When you run the code for the Website User Flow example, the Sankey plot will illustrate:

  • Nodes: They show different webpages and they are homepage, about, services, contact and purchase webpages respectively.
  • Links: D show the progression of users from one page to the other page. For instance, visitors can move from one page such as “Home” to other page such as “About Us,” “Our Services” or “Contact US” and from “Contact US” to “Purchase” page.
  • Flow Widths: The width of each link is proportional to the number of users transitioning between pages. For instance, a wide link from “Home” to “About” indicates that many users visit the About page from the Home page.

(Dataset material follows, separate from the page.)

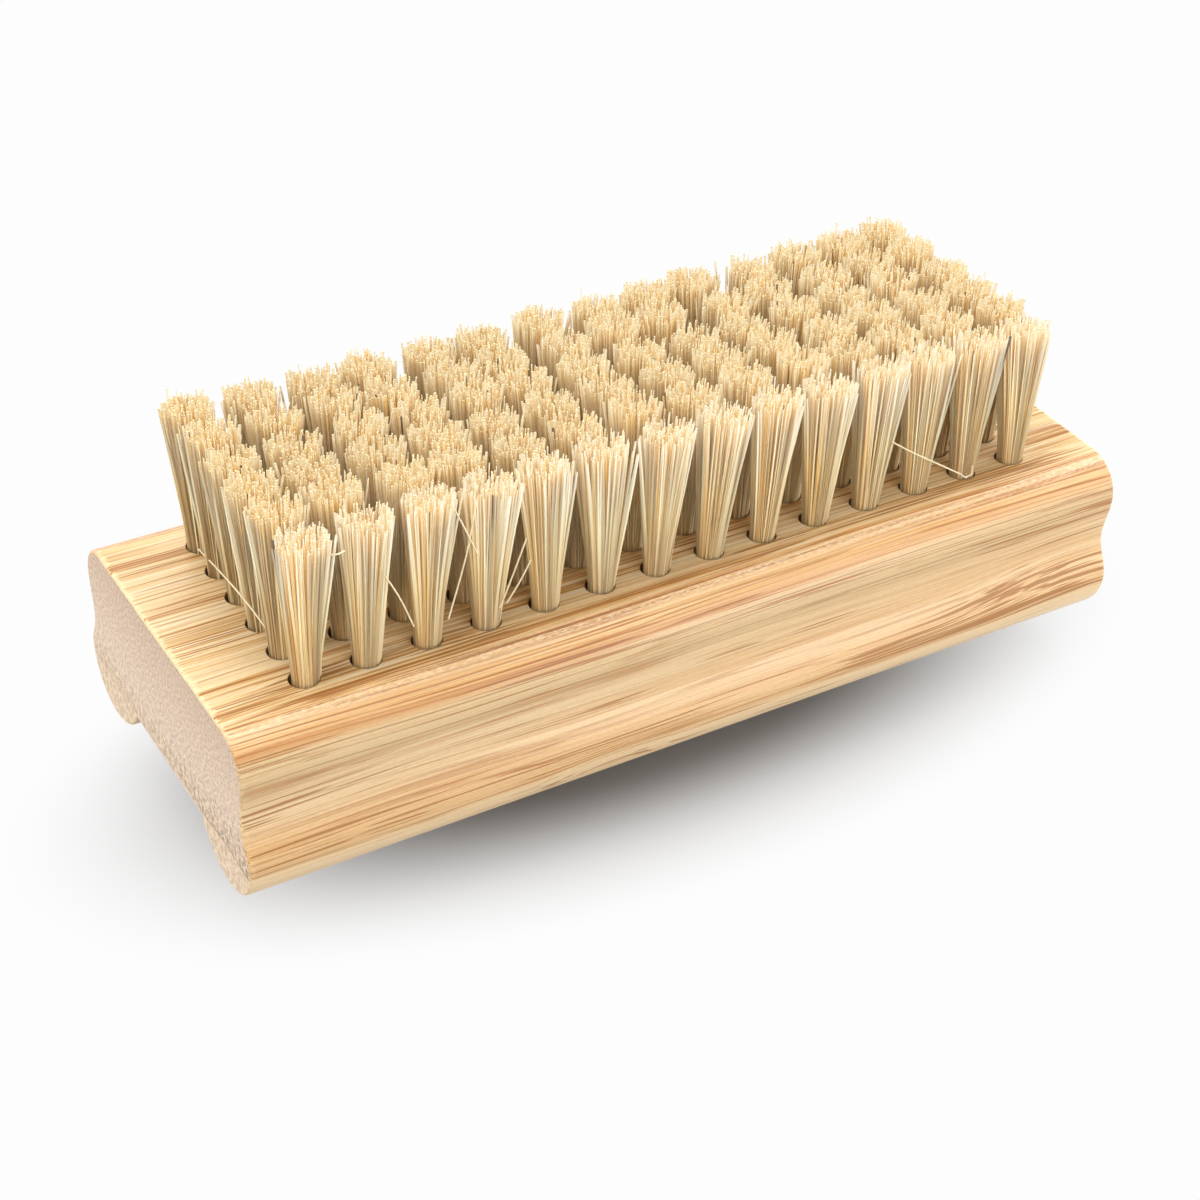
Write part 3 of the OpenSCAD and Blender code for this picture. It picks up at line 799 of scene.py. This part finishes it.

This plot helps visualize user navigation paths on a website, showing the most common routes and highlighting any significant drop-offs or conversions.

Conclusion

Sankey diagrams are effective and informative graphic representations of flows as well as the associative connections between corresponding items. NetworkD3 package in R can be used with ease in order to generate and modify these types of plots. Based on the outlined procedures in this guide, one is in a good position to create Sankey plots for different purposes such as energy flow diagrams and tracking of user activities on a given website.

For more options and features not discussed in the networkD3 package, refer to the documentation associated with this package and review the other parameters and options provided by the package.